Anonymous 0 Comments

It’s sort of like measuring an elephant’s mass in grams and a mouse’s mass in kilograms. Even though the elephant’s mass is higher, the unit kilogram is much larger than a gram. Currencies can be similar (a large economy may have a very small currency unit or a rather large one. The size of the currency unit has no relationship with the size of the economy. When the unit is smaller, there are many more of them than in a nation with a larger currency unit.

When businesses sell products in other nations they usually get the local currency, but if their factories are in their home nation, they can’t use this currency to pay their suppliers and employees. So they trade currencies in markets made specifically for trading one currency for another.

The same is true when investors own assets in other nations (or when individuals travel to other nations).

Based on the number of people who want to buy a currency and the number of people who want to sell it, the prices fluctuate (in some cases the government buys and sells far more currency to maintain a fixed price but most currencies are allowed to trade at any price and the prices can be rather volatile.

Anonymous 0 Comments

How strong a currency is, mainly depends on the strength of the economy behind it.

Let’s take the US Dollar as an example, since you mention it. It’s strong mainly because the US economy is really strong (oversimplistic way of looking at it but it’s ELI5).
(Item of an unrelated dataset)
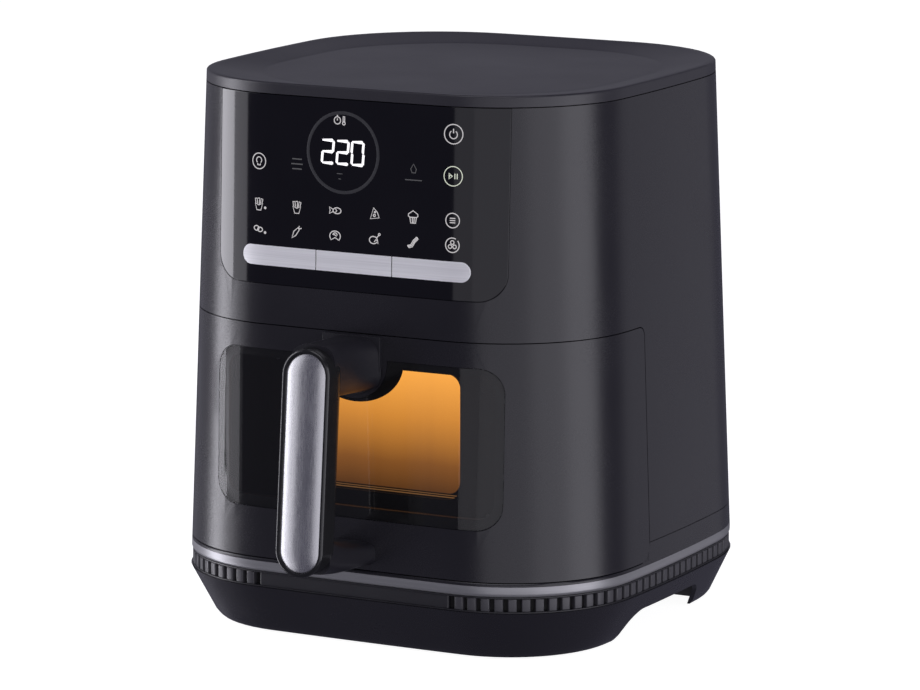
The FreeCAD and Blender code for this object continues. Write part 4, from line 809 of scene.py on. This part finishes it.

Its strength will be measured against the strength of another currency. For example, the USD could be strong against the GBP, yet weak against the JPY at the same time.

Generally:

* A strong currency is more stable and doesn’t fluctuate as much.
* A weak currency is linked with high rate of inflation, budget deficits, and slow economic growth.

Anonymous 0 Comments

When developing a currency there is an inherent advantage for a country that relies on imports to have a higher comparative value currency, and an advantage for an export country to have a lower valued currency. Using the US as a standard middle point things often pan out with this.

Let’s say it takes $1 USD of material to make a PB&J sandwhich. Congrats we have now pegged the USD to the PB&J standard. Now let’s go to Penutville where the cost of materials to make a PBJ is significantly cheaper due to all of the cheap peanuts, costing $0.5USD, but for those in Peanutville that is equivalent to 1P (1 peanut buck). Now let’s have the USA AND peanutville begin to trade PBJs with each other with $0.1USD taken up by transportation/etc, no other trading happens. Both value it at 1 of their currency, but the costs are significantly lower in Peanutville.The midway point after expenses between the two is $0.7USD, so let’s look at that impact. USA is now importing it and everyone gets to enjoy cheaper PBJ, the money saved from the cheaper PBJ can be used to buy other things, yay! Peanutville gets to export at a profit using the extra money to buy other things, Yay! Both parties are happy.

The midway point after expenses between the two is $0.7USD, over time Both currencies will converge and hit this point of equilibrium, and once that happens there is no longer an inherent savings/profit from a currency side of things.

Wasn’t life better when USA made savings and Peanutville made profit based on their differences? Instead of tying our currency to a strict PB&J standard let’s try to maintain the difference of our currencies through other means, like USA printing less cash, or Peanutville printing more cash. let’s balance some things out by including other nations and other trade goods.

Now let’s step back to reality, the UK and the EU import more than they export compared to the USA, so overall it is a net benefit for them to aim to have a higher relative currency value. Why is the Euro falling below the USD? They like the higher relative as it helps on imports, but now the cost of the imports has dramatically rose, and like a dam emptying it’s reservoir its using their initial currency advantage to purchase those goods. As the currency continues to drop the financial pains from importing will increase, but on the flip export industries get a relative boost.